Project teams are working all over campus to streamline procedures and consolidate purchasing in an effort to protect UCSC's core missions of teaching, research, and public service, said Greenwood, who reiterated her commitment to "preserving employment, not necessarily jobs" in today's difficult budget climate.

As an example, Greenwood explained that campus outreach programs took a 50-percent budget cut this year, which meant 28 positions were eliminated. "But of those 28 people, only three were not placed in other positions on campus," she said.

The campus is "deeply committed" to a preferential rehire policy designed to give UCSC employees greater opportunities if their current positions are eliminated, she said.

Nearly 400 people gathered in the Music Recital Hall for the first staff forum of the academic year. Greenwood plans to meet quarterly with staff, and the Staff Advisory Board will sponsor additional monthly forums focused on the budget process. The first forum will be held November 5 from 10 to 11 a.m. in the Stevenson Dining Hall and will focus on human resources and the campus's time-and-attendance systems.

Greenwood noted that the campus and much of California is in a "state of suspended animation" regarding the budget since the recall of Gov. Gray Davis. "The university is fighting for its share of the budget," she said, noting that higher education is an investment that "pays back over and over again."

With the state facing a budget shortfall of at least $8 billion, Greenwood described a best-case scenario in which UCSC's budget for 2003-04 would be flat and a worst-case scenario that could require additional cuts as high as 20 percent. That magnitude of cuts would require reductions in programs, salaries, and faculty, as well as increases in student fees and possible enrollment restrictions, she predicted.

Since 2001, UCSC has made $17 million in targeted permanent budget cuts. Greenwood and outgoing Campus Provost and Executive Vice Chancellor John B. Simpson have so far avoided making across-the-board cuts, in part by launching an ambitious budget examination process coordinated by Scott Nostaja of Avcor Consulting.

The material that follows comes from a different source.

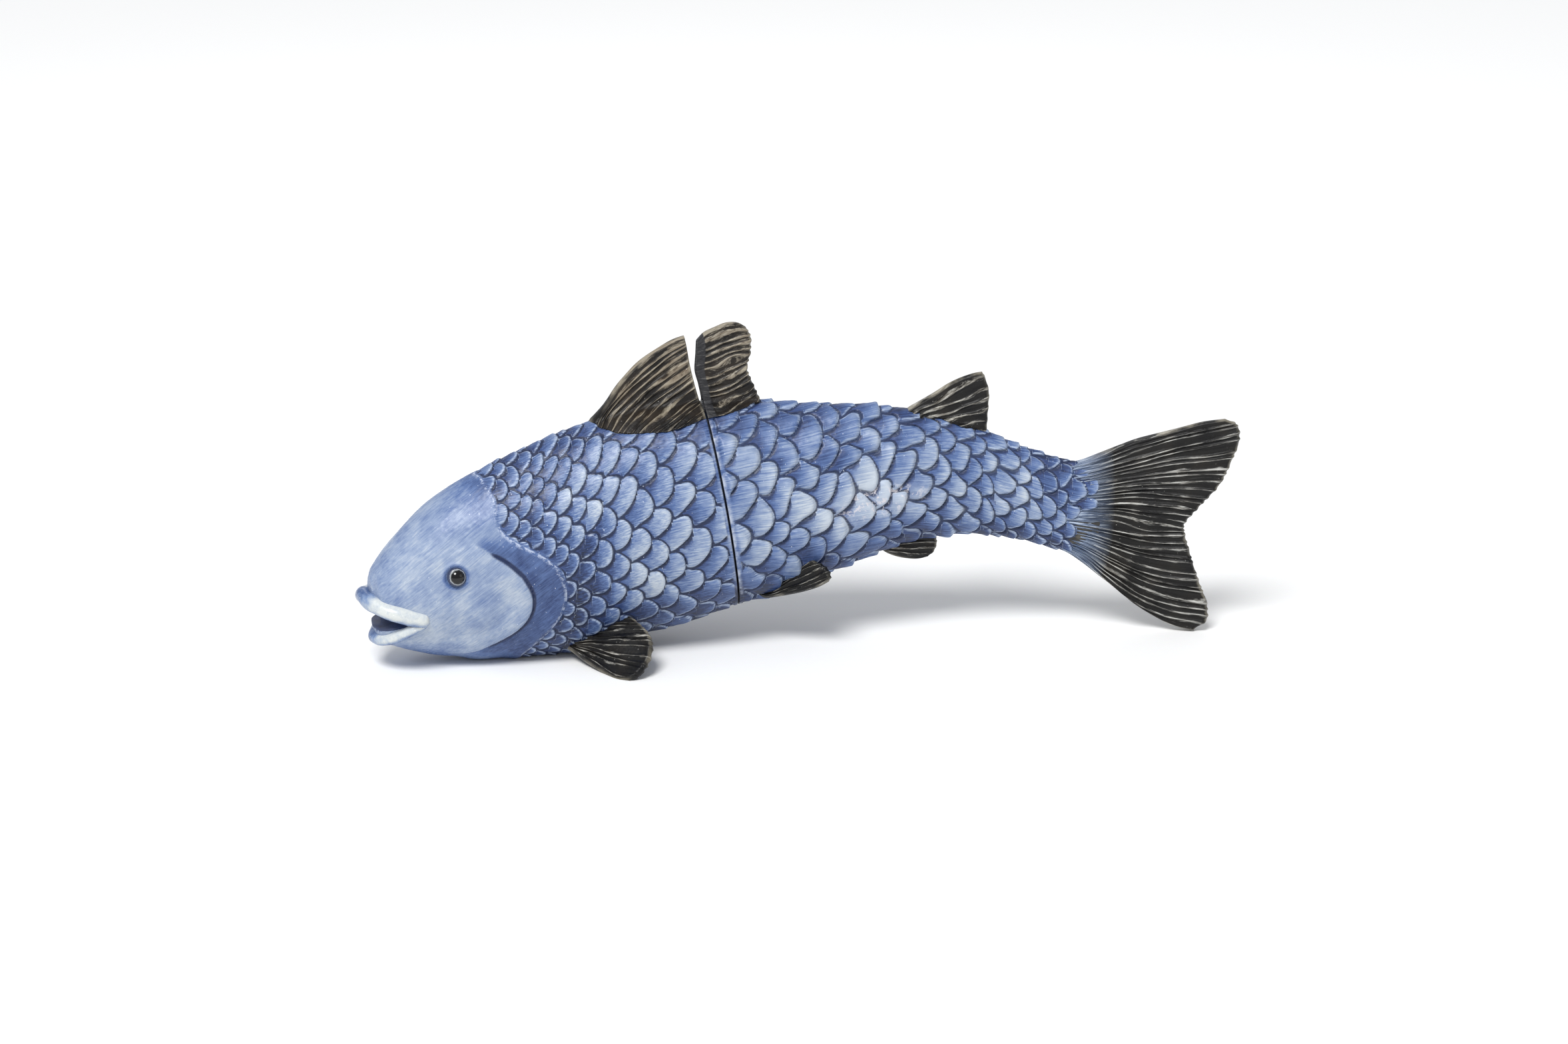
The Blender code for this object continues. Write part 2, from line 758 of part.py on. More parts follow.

In an update on the Executive Budget Committee's work, Nostaja emphasized that more than 700 UCSC people participated in the group's initial efforts, and 120 people--mostly staff--are currently working on 18 separate project teams. Most of the teams are in the "solutions design phase" that precedes implementation, said Nostaja, adding that a few teams will begin implementation in winter 2004 but the majority will begin in the spring.

Nostaja lauded the campus's innovative approach to dealing with the conflicting pressures of fewer resources and growing enrollments. Layoffs and across-the-board budget cuts are the traditional tools, but they result in a loss of services and programs that degrades the institution's mission, he said. By focusing first on consolidation and efficiency, UCSC has a better chance of preserving its core mission.

On the labor front, UCSC has an average annual attrition rate of between 13 and 15 percent, or about 250 employees, said Nostaja. Coupled with an anticipated high number of retirements in coming years, UCSC must find ways to "leverage this opportunity," he said.

Asked during the question-and-answer session if he meant that the campus would not be replacing workers lost through attrition and retirement, Nostaja declined to be specific, saying the project teams hadn't yet settled on a strategy to "take advantage of the opportunity."

Fielding other questions from the audience, Greenwood discussed the colleges and cited the "rising national voice" for the creation of nurturing intellectual and residential environments on university campuses.

"The colleges at UCSC continue to drive the organizing and intellectual development of our students at the earliest stages," she said, adding that she would like to see the "principles and purposes" of the college program sustained into the future.

Coleen Douglas, information systems manager for University Relations, expressed her hope that the campus would reexamine purchasing strategies with an eye toward sustainability and the long-term savings generated by energy-efficient equipment. Greenwood said "that's all being looked at" in light of the budget crisis.

The campus does not plan to reduce the number of academic divisions or schools in the wake of the announcement that Social Sciences Dean Martin M. Chemers has been named interim campus provost and executive vice chancellor, said Greenwood.

The chancellor deferred response to a written statement read by heating plant specialist Daniel Young about the use of parking fees on campus, but she did say event planners are increasing use of shuttles to transport campus visitors rather than reserving parking spaces for visitors.

The next Chancellor's Forum with Staff will be February 18 at 12:30 p.m. in a location to be determined.